Certo, se i giovani ci mettono la fede e l’entusiasmo, la strategia e la tattica spettano agli adulti: a volte, ci si muove in perfetta sincronia e altre, invece, qualcuno muove le fila e qualcuno è marionetta inconsapevole.
Ma questa è la storia: dietro l’esuberanza fiera degli studenti di Pietrogrado o il sacrificio dei Volksturm, ci furono Lenin e Goebbels; e questo non va dimenticato.
Sarebbe, tuttavia, ingiusto ed irriconoscente non ammettere che, senza giovani, le rivoluzioni non si possono fare: una rivolta necessita di un buon grado di irresponsabilità e di verginità culturale, senza le quali, la gente se ne rimane in casa a tentennare il capo.

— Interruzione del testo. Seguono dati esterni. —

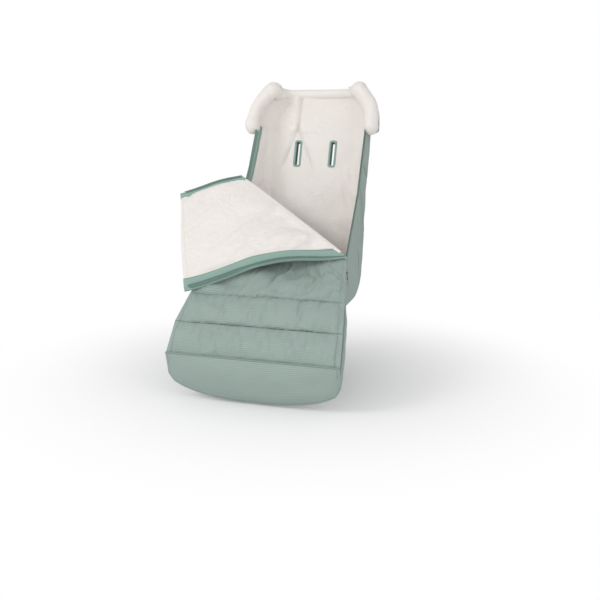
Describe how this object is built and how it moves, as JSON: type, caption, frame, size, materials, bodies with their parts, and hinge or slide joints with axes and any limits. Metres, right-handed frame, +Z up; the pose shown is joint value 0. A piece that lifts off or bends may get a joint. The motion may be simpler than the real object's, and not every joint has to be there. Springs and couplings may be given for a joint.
{
  "type": "stroller footmuff",
  "caption": "Padded footmuff for a pushchair seat, with a quilted zipped cover whose upper flap is folded open over a fleece-lined back.",
  "frame": {"origin": "centre of the underside of the flat grip panel under the seat", "axes": "+Z up, +X to the right-hand side as seen from the foot end, -Y towards the foot end"},
  "size_m": [0.5242, 0.5832, 0.7159],
  "materials": {
    "black_metal": "black lacquer, satin",
    "facing_fabric": "plain weave facing, matt",
    "grey_cord": "braided cord",
    "grip_mesh": "rubberised mesh",
    "lining_fleece": "soft short-pile fleece, matt",
    "shell_fabric": "fine horizontal rib weave, matt",
    "strap_webbing": "elastic webbing",
    "wadding": "loose polyester wadding",
    "zip_tape": "woven tape with moulded coil"
  },
  "bodies": {
    "bag": {"back_lining": "lining_fleece", "back_shell": "shell_fabric", "back_wadding": "wadding", "base_zip_left": "zip_tape", "base_zip_right": "zip_tape", "cover_lining": "lining_fleece", "cover_shell": "shell_fabric", "cover_wadding": "wadding", "cover_zip_left": "zip_tape", "cover_zip_right": "zip_tape", "grip_panel": "grip_mesh", "head_lining": "lining_fleece", "head_shell": "shell_fabric", "head_wadding": "wadding", "leg_lining": "lining_fleece", "leg_shell": "shell_fabric", "leg_wadding": "wadding", "pocket_elastic": "strap_webbing", "pocket_rear": "shell_fabric", "seat_lining": "lining_fleece", "seat_shell": "shell_fabric", "seat_wadding": "wadding", "slot_binding_crotch": "strap_webbing", "slot_binding_shoulder_left": "strap_webbing", "slot_binding_shoulder_right": "strap_webbing", "slot_binding_waist_left": "strap_webbing", "slot_binding_waist_right": "strap_webbing", "strap_anchor_left": "strap_webbing", "strap_anchor_right": "strap_webbing", "strap_right": "strap_webbing", "stud_post": "black_metal", "toe_lining": "lining_fleece", "toe_shell": "shell_fabric", "toe_wadding": "wadding", "wing_facing_left": "facing_fabric", "wing_facing_right": "facing_fabric", "zip_stop_left": "black_metal", "zip_stop_right": "black_metal"},
    "flap": {"flap_band_left": "facing_fabric", "flap_band_right": "facing_fabric", "flap_lining": "lining_fleece", "flap_shell": "shell_fabric", "flap_wadding": "wadding", "flap_zip_left": "zip_tape", "flap_zip_right": "zip_tape"},
    "slider_right": {"slider_body_right": "black_metal"},
    "slider_left": {"slider_body_left": "black_metal"},
    "puller_right": {"puller_loop_right": "grey_cord", "puller_plate_right": "black_metal"},
    "puller_left": {"puller_loop_left": "grey_cord", "puller_plate_left": "black_metal"},
    "strap_tab": {"strap_left": "strap_webbing", "stud_cap": "black_metal", "stud_socket": "black_metal"}
  },
  "joints": [
    {"name": "flap_fold", "type": "hinge", "parent": "bag", "child": "flap", "pos_m": [0.16037, -0.04787, 0.14011], "axis": [-0.8215, 0.3434, 0.4552], "range_deg": [0, 163.5]},
    {"name": "slider_right", "type": "slide", "parent": "bag", "child": "slider_right", "axis": [0.21, -0.8051, -0.5547], "range_m": [0, 0.08]},
    {"name": "slider_left", "type": "slide", "parent": "bag", "child": "slider_left", "axis": [-0.0176, -0.6309, -0.7757], "range_m": [0, 0.06]},
    {"name": "puller_right", "type": "hinge", "parent": "slider_right", "child": "puller_right", "pos_m": [0.16703, -0.06831, 0.11075], "axis": [0.9777, 0.1729, 0.1191], "range_deg": [-60, 60]},
    {"name": "puller_left", "type": "hinge", "parent": "slider_left", "child": "puller_left", "pos_m": [-0.15817, 0.07845, 0.28366], "axis": [-0.9998, 0.0111, 0.0137], "range_deg": [-60, 60]},
    {"name": "strap_swing", "type": "hinge", "parent": "bag", "child": "strap_tab", "pos_m": [-0.0837, 0.18546, 0.19644], "axis": [0, 0.3007, 0.9537], "range_deg": [0, 110]}
  ]
}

Diciamo, un po’ pilatescamente, che la storia ci insegna che i grandi cambiamenti si dovettero e, forse, si devono a felici sinergie tra esperienza ed estro, rischio e calcolo: Garibaldi e Cavour fecero la rivoluzione unitaria, senza di loro, oggi, forse, saremmo un popolo diviso. Però, senza i ragazzini scappati di casa per andare a Genova ad arruolarsi, quella rivoluzione si sarebbe, probabilmente arenata a Calatafimi.
Per rimanere alla cronaca, è difficile dire se quella innescata dalla giovanissima Greta Thunberg sia una rivoluzione: la cosa sicura è che, a causa della straordinaria visibilità mediatica della ragazzina, l’ambiente è diventato un argomento da prime pagine.
E questo è, comunque lo si veda, un bene.
Poi, il resto è del tutto opinabile: l’eterodirezione della giovane, l’inconsistenza delle argomentazioni, le modalità delle proteste e la loro efficacia. Sta di fatto che ci troviamo di fronte, una volta di più, a una generazione di giovani che riempie le piazze: e la storia ci insegna che è proprio così che nascono le rivoluzioni.
Lasciamo che i giovani facciano i giovani, dunque e, se necessario, che sbaglino per proprio conto, come, in definitiva, hanno sbagliato tante altre volte: alcune generazioni bofonchiano, altre sperano e altre ancora protestano.
Non scordiamoci che, spesso, per i propri contemporanei, un eroe è soltanto un fesso.
E che responsabili delle rivoluzioni sono quasi sempre le generazioni che le hanno rese inevitabili.